Когда же Чарли борется за человеческое достоинство, хруст костей слышен даже в немых фильмах. И чувство достоинства так обострено, что он непременно бьет первым.

Он агрессивен и свиреп даже в своем «чистом искусстве» — может быть, лучшем, что есть у раннего Чаплина, — фильмах-балетах, как это сразу назвали критики, сравнивая Чарли с Нижинским. Но и в образцовой балетной сюите «У моря» — избиение случайного прохожего, которое сейчас назвали бы немотивированным. Мотив один — удаль, лихость, самоутверждение. И может, источник жестокости на экране, с которой так борются в конце столетия, — всеобщий любимец, маленький человечек в котелке, злой, как мышиный король.

Когда читаешь о его возбужденном интересе к советской девушке-снайперу Людмиле Павличенко, убившей 309 немцев, не оставляет мысль, что вряд ли столь сильную тягу можно объяснить антифашизмом: «Он — на виду у всех — бережно усадил меня на диван и принялся целовать мне пальцы. „Просто невероятно, — приговаривал он, — что эта ручка убивала нацистов, косила их сотнями, била без промаха, в упор“.

В «Тихой улице» Чарли легко превращается из бродяги в полицейского, наводя ужас на обывателей и переворачивая все принятые представления о милости к падшим. Вообще традиционная (русская?) трактовка маленького человека у Чаплина вызывает большие сомнения: «Я не нахожу у Эдгара По, моего любимого писателя, ни намека на любовь к обездоленным. А Шекспир с его вечным невыносимым высмеиванием простого человека!»

«Жестокость — неотъемлемая часть комедии», — формулировал сам Чаплин, настаивая на том, что «цель кино — вызывать смех». Оттого он не любил психологизма, избегая крупных планов, оттого восстал так против появления звука: «На экране важнее всего пластическая красота… Мой герой — не реальный человек, а юмористическая идея, комическая абстракция». В таком понимании своего дела нет места «Шинели» и «Бедным людям», и именно за русскими Чаплин знал способность находить глубокую гуманистическую идею под любым мордобоем: «Их менее всего притягивает ко мне забавное». Сентиментальность же лишь оттеняет смех, делая его более искренним, — вот роль жалости у Чаплина.
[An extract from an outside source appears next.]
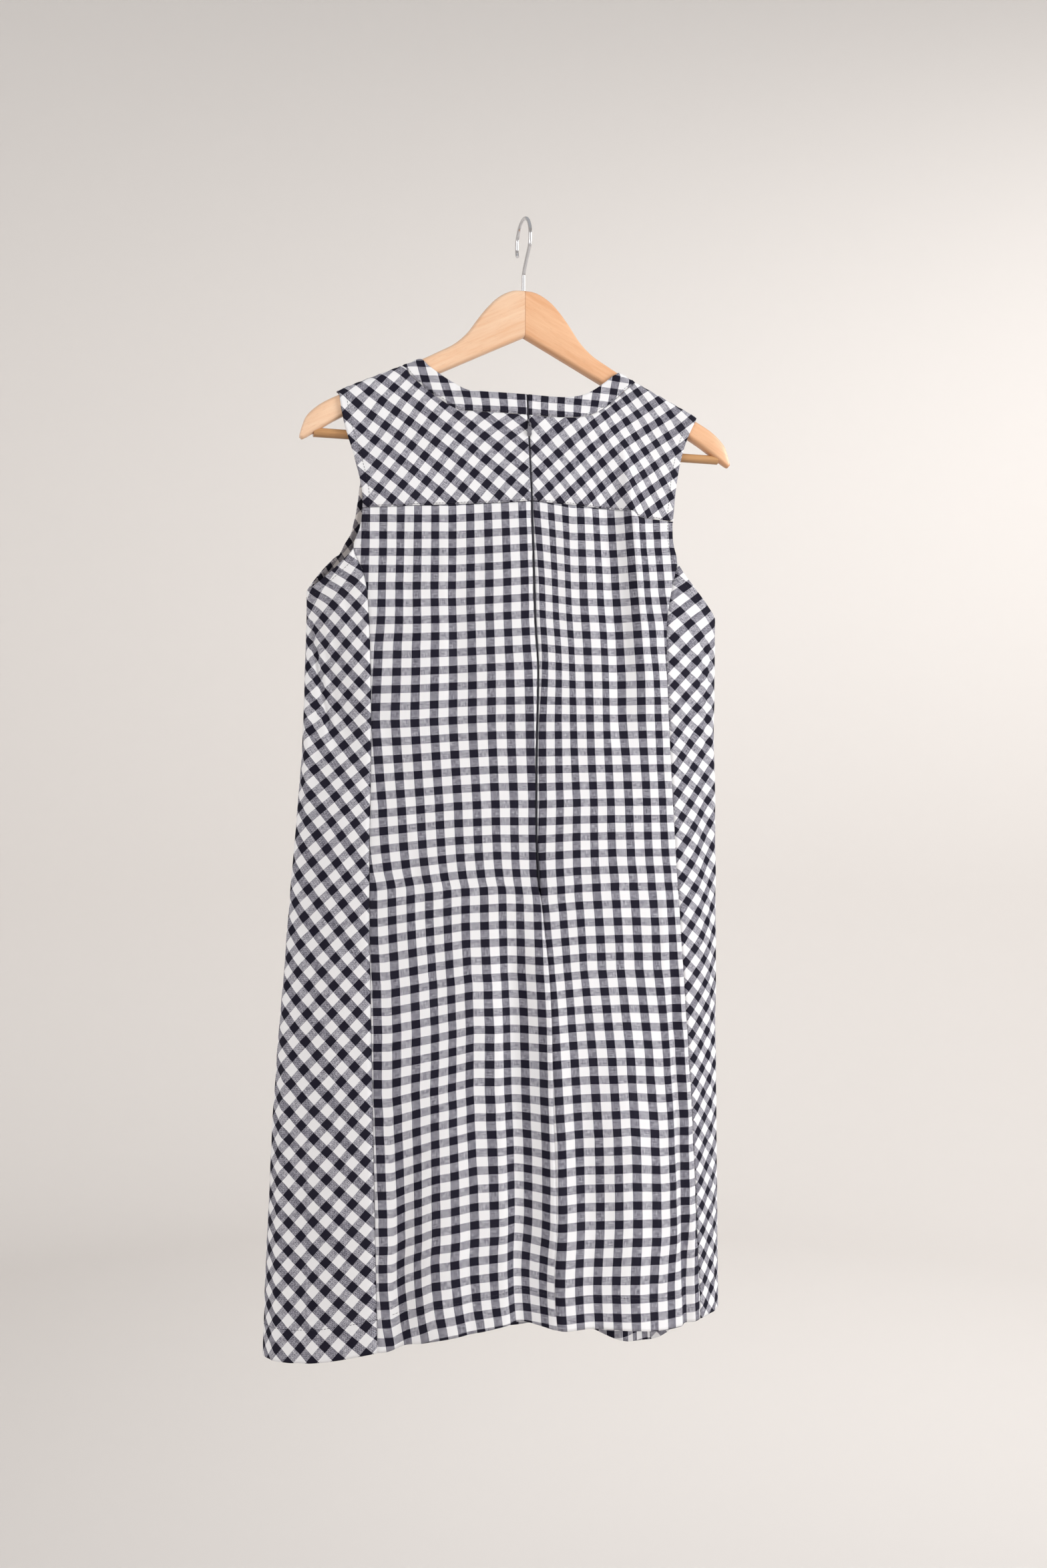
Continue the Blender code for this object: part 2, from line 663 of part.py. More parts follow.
def zip_slider():
    """A flat ear in the slit: its foot stands on the coil, and its eye holds the pull."""
    hinge, out, up = zip_frame()
    eye, rim = 0.00085, 0.0016
    head = SLIDER_TOP - PULL_AXIS
    profile = [(-PULL_STAND, head), (-PULL_STAND, -rim), (0.0, -rim)]
    profile += [(rim * math.sin(math.radians(turn)), -rim * math.cos(math.radians(turn)))
                for turn in range(20, 160, 20)]
    profile += [(0.0, rim), (-0.0016, 0.0030), (-0.0018, head)]
    mesh = bmesh.new()
    half = SLIDER_THICK / 2
    front = [mesh.verts.new(hinge + out * o + up * u + Vector((half, 0, 0))) for o, u in profile]
    back = [mesh.verts.new(hinge + out * o + up * u - Vector((half, 0, 0))) for o, u in profile]
    skin(mesh, [front, back], closed_across=True)
    mesh.faces.new(front[::-1])
    mesh.faces.new(back)
    slider = finish("zip_slider", mesh, "zip_metal")
    cutter_mesh = bmesh.new()
    bmesh.ops.create_cone(cutter_mesh, cap_ends=True, segments=12, radius1=eye, radius2=eye, depth=0.004,
                          matrix=Matrix.Translation(hinge) @ Matrix.Rotation(math.pi / 2, 4, "Y"))
    cutter = finish("eye_cutter", cutter_mesh, "zip_metal")
    cutter.hide_render = True
    cutter.display_type = "WIRE"
    cut = slider.modifiers.new("eye", "BOOLEAN")
    cut.operation = "DIFFERENCE"
    cut.solver = "EXACT"
    cut.object = cutter
    return slider


def zip_pull():
    """Teardrop tab. A window at its top leaves a bar, which lies in the slider's eye along X."""
    hinge = zip_frame()[0]
    bar, window_low, thick = 0.00040, 0.00215, 0.0007
    half_bar, window_half = 0.0016, 0.00085

    def half_width(down):
        """Half width of the teardrop at a distance under the hinge."""
        t = down / PULL_LENGTH
        return lerp(half_bar, 0.0021, ease(t / 0.7)) * math.sqrt(max(0.0, 1 - max(0.0, (t - 0.82) / 0.18) ** 2))
    levels = [-bar, bar, window_low] + [lerp(window_low, PULL_LENGTH * 0.985, t / 8) for t in range(1, 9)]
    mesh = bmesh.new()

    def corner(x, down, depth):
        return mesh.verts.new((x, depth, -down))
    sheets = []
    for depth in (-thick / 2, thick / 2):
        rows = []
        for down in levels:
            wide = half_width(max(0.0, down)) if down > bar else half_bar
            inner = window_half if down <= window_low else wide * 0.5
            rows.append([corner(x, down, depth) for x in (-wide, -inner, inner, wide)])
        sheets.append(rows)
    front, back = sheets
    for rows, flip in ((front, False), (back, True)):
        for j in range(len(rows) - 1):
            for i in range(3):
                if j == 1 and i == 1:
                    continue
                quad = [rows[j][i], rows[j][i + 1], rows[j + 1][i + 1], rows[j + 1][i]]
                mesh.faces.new(quad[::-1] if flip else quad)
    outline_front = front[0] + [row[-1] for row in front[1:]] + front[-1][-2::-1] + \
        [row[0] for row in front[-2:0:-1]]
    outline_back = back[0] + [row[-1] for row in back[1:]] + back[-1][-2::-1] + \
        [row[0] for row in back[-2:0:-1]]
    skin(mesh, [outline_front, outline_back], closed_across=True)
    hole_front = [front[1][1], front[1][2], front[2][2], front[2][1]]
    hole_back = [back[1][1], back[1][2], back[2][2], back[2][1]]
    skin(mesh, [hole_back, hole_front], closed_across=True)
    pull = finish("zip_pull", mesh, "zip_metal")
    pull.location = hinge
    return pull


# Hanger

def hanger_arm(side):
    """Half of the wooden hanger, flat-sided with rounded edges, through sections square to X."""
    stations = [0.00015, 0.010, 0.020, 0.030, 0.038, 0.046, 0.054, 0.062, 0.072, 0.086, 0.105, 0.135,
                0.165, 0.189, 0.201, 0.211, 0.2175, 0.2215, 0.2235]
    steps = 3
    mesh = bmesh.new()
    rings = []
    for reach in stations:
        top, low = (read(HANGER, "reach", column, reach) for column in ("top", "low"))
        half = WOOD_THICK / 2 * (1.0 if reach < 0.2 else lerp(1.0, 0.62, ((reach - 0.2) / 0.0235) ** 2))
        round_off = min(WOOD_ROUND, (top - low) * 0.48, half * 0.85)
        ring = []
        for quarter, (y, z) in enumerate(((1, top), (-1, top), (-1, low), (1, low))):
            lift = -1 if z == top else 1
            centre = (y * (half - round_off), z + lift * round_off)
            for k in range(steps + 1):
                angle = math.pi / 2 * (quarter + k / steps)
                ring.append(mesh.verts.new((side * reach, centre[0] + round_off * math.cos(angle),
                                            centre[1] + round_off * math.sin(angle))))
        rings.append(ring)
    skin(mesh, rings, closed_across=True)
    mesh.faces.new(rings[0][::-1])
    mesh.faces.new(rings[-1])
    return finish(f"hanger_arm_{side_name(side)}", mesh, "wood")


def hanger_hook():
    """Wire hook, turned square to the arms: a shank from the wood, then the loop over the rail."""
    radius = HOOK_INNER + WIRE_RADIUS
    shank_low = HANGER[0]["top"] + SEAM_GAP
    loop = []
    for k in range(23):
        angle = math.radians(lerp(HOOK_SHOULDER, HOOK_TIP, k / 22))
        loop.append(Vector((0, -radius * math.sin(angle), -HOOK_INNER + radius * math.cos(angle))))
    straight = [Vector((0, 0, z)) for z in (shank_low, -0.062, -0.055)]
    reach = 0.012            # how far each end of the bend keeps its own direction
    toward = (loop[0] - loop[1]).normalized()
    bend = []
    for k in range(1, 7):
        t = k / 7
        up = straight[-1] + Vector((0, 0, reach)) * t
        down = loop[0] + toward * reach * (1 - t)
        bend.append(up.lerp(down, ease(t)))
    return tube("hanger_hook", straight + bend + loop, WIRE_RADIUS, 8, "chrome")


def hanger_bar():
    """Dowel between the two tips."""
    path = [Vector((x, 0, BAR_HEIGHT)) for x in (-BAR_HALF, 0.0, BAR_HALF)]
    return tube("hanger_bar", path, BAR_RADIUS, 12, "bar_wood", Vector((0, 1, 0)))


def build():
    for obj in list(bpy.data.objects):
        bpy.data.objects.remove(obj, do_unlink=True)
    for side in (-1, 1):
        hanger_arm(side)
        back_yoke(side)
        back_panel(side)
        side_panel(side)
        back_band(side)
        armhole_facing(side)
    front_panel()
    front_band()
    hanger_bar()
    hanger_hook()
    zip_tape()
    zip_slider()
    zip_pull()


build()
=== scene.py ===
# Sleeveless gingham linen dress on a wooden hanger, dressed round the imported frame.
# Metres, +Z up, the dress's back towards -Y. A point of the dress is named by its turn round the body (0 at
# centre back, 1 at the right side, -1 at the left side, 2 at centre front) and by its height, unrolled over the
# shoulder.
import math

import bmesh
import bpy
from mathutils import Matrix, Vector, noise
from mathutils.bvhtree import BVHTree


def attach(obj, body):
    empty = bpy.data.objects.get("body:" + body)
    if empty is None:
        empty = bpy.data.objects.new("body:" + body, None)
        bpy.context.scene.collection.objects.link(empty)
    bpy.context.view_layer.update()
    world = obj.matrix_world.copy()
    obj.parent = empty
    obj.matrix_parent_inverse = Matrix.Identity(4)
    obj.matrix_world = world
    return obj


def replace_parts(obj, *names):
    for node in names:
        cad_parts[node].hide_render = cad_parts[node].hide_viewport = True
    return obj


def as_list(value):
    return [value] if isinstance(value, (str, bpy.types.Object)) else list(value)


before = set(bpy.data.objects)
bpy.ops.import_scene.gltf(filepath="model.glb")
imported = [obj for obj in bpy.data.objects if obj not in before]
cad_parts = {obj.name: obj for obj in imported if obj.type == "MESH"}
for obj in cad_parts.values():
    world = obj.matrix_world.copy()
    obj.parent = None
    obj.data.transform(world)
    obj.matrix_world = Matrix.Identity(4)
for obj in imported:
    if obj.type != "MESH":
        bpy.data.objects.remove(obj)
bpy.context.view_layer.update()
dressBody = "dress"
print("frame loaded", len(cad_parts))

# Sizes of the dress, as in the frame
seamGap = 0.0003
zipSlit = 0.0020
roll = 0.0084
bandWidth = 0.0205
facingWidth = 0.010
neckBack = -0.1755
neckFront = -0.228
neckReach = {"left": 0.1092, "right": 0.1039}
neckSpread = 0.85
shoulder = {"height": -0.1470, "slope": 0.5, "reach": 0.105, "lift": 0.0022, "endLift": 0.0050,
            "liftFrom": 0.10, "liftOver": 0.09}
yokeSeamHeight = -0.2830
yokeSeamDrop = {"left": 0.0145, "right": 0.0060}
yokeSeamBow = 0.8
yokeSeamStep = {"drop": 0.0055, "reach": 0.107, "over": 0.008}
zipEnd = -0.660
zipTaper = {"below": 0.012, "over": 0.010}
corner = -0.336
shoulderEnd = -0.178
hemMiddle = -1.10
fadeIn = 0.10
fadeOut = 0.08
# Where the cloth leaves the hanger's roll, and where its flat folds give way to those of the sides
fall = {"hold": 0.004, "over": 0.085, "sideFrom": 0.82, "sideOver": 0.15}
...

Он говорил о своих комедиях: «Они элементарны, как сама жизнь, и порождены житейской необходимостью».

Элементарная история, рассказанная внятно от начала до конца, — фирменный знак Голливуда, его величайшее достижение в искусстве. Особенно в искусстве XX века, с самого начала подмятом мощью Джойса, Малевича, Шенберга.

Голливуд находился в Лос-Анджелесе, Лос-Анджелес в Калифорнии, Калифорния на западе, а на запад ехали за деньгами. Обруганный и опозоренный интеллектуалами, Голливуд пронес повествовательность и простоту через все искушения модернизма и авангарда, твердо зная: кино — это бизнес, а деньги платят за безыскусные истории, заставляющие плакать и смеяться.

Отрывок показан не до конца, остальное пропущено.